You might be able to save an instruction by taking advantage of the fact that shr sets the Zero flag based on the result. But prob not in this case, as you need to put the bit into eax, which will set flags.


When you combine the exponent and mantissa, it would make more sense to use an or instruction, instead of add. It's not going to make the code smaller or faster, but the usual way to combine different parts of a bit-field is with or. You don't need or want carry between bits (which won't actually happen because one value is zero everywhere the other can have ones).

shr eax, 7    ; mantissa
shl ecx, 23   ; exponent
    ;; add eax, ecx ;result of multiplying
or  eax, ecx  ; combined result

Actually, this might be another case where you could use shrd instead of two shifts and an or.

Or you could work with exponents in their "proper" position, and leave the low 23bits all zero when you add exponents. Instead of inc, you'd add 1<<23. (or shiftcount << 23 without the loop). You still need to get the mantissa's signs to/from the sign bit.

xor might be useful for handling the sign bit. a ^ b has the same sign bit as a * b.


Of course, in this case you shouldn't use a loop at all. Like I commented on Michael's answer, you should use 32-lzcnt to count how many bits there are, then do it with one shrd.
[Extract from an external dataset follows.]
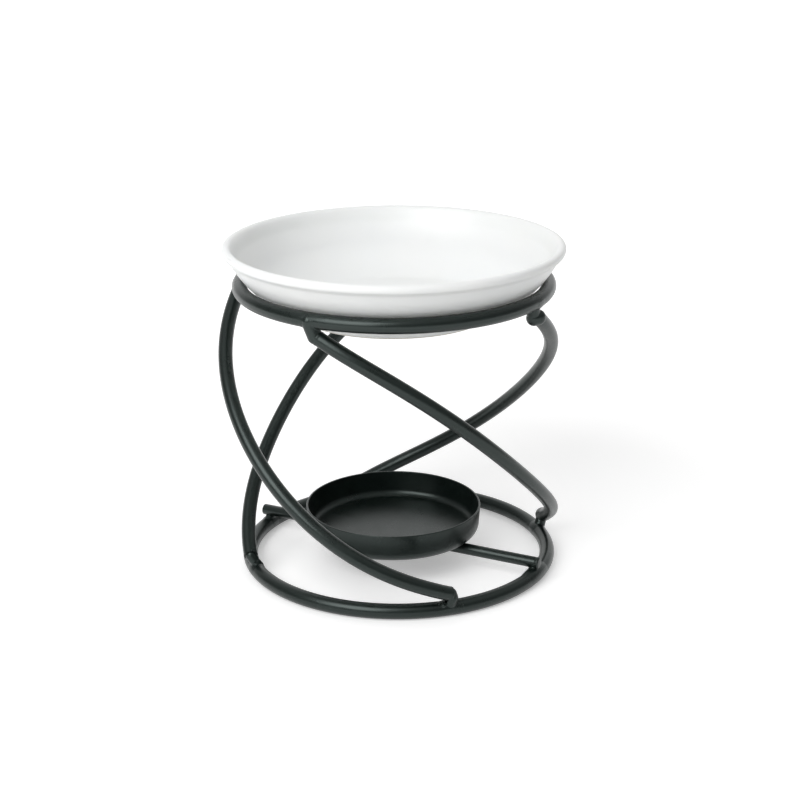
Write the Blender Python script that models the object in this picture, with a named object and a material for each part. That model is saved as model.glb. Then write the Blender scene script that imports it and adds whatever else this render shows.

You can zero the source reg after with xor edx, edx, if you want. (bsr+1 after testing for non-zero, instead of 32-lzcnt, is an alternative if you want your code to run on CPUs without lzcnt)

This should still work for denormal results. The upper 32 is zero, and the lower 32 has leading zeros. However, if your exponent is already at the minimum, I guess there's nothing you can do but leave it denormal.

xoring a register with itself the the canonical idiom for zeroing. It takes fewer instruction bytes than mov edx, 0, and is just as fast. (CPUs recognize it as not depending on the previous value of the register, so it doesn't delay out-of-order execution).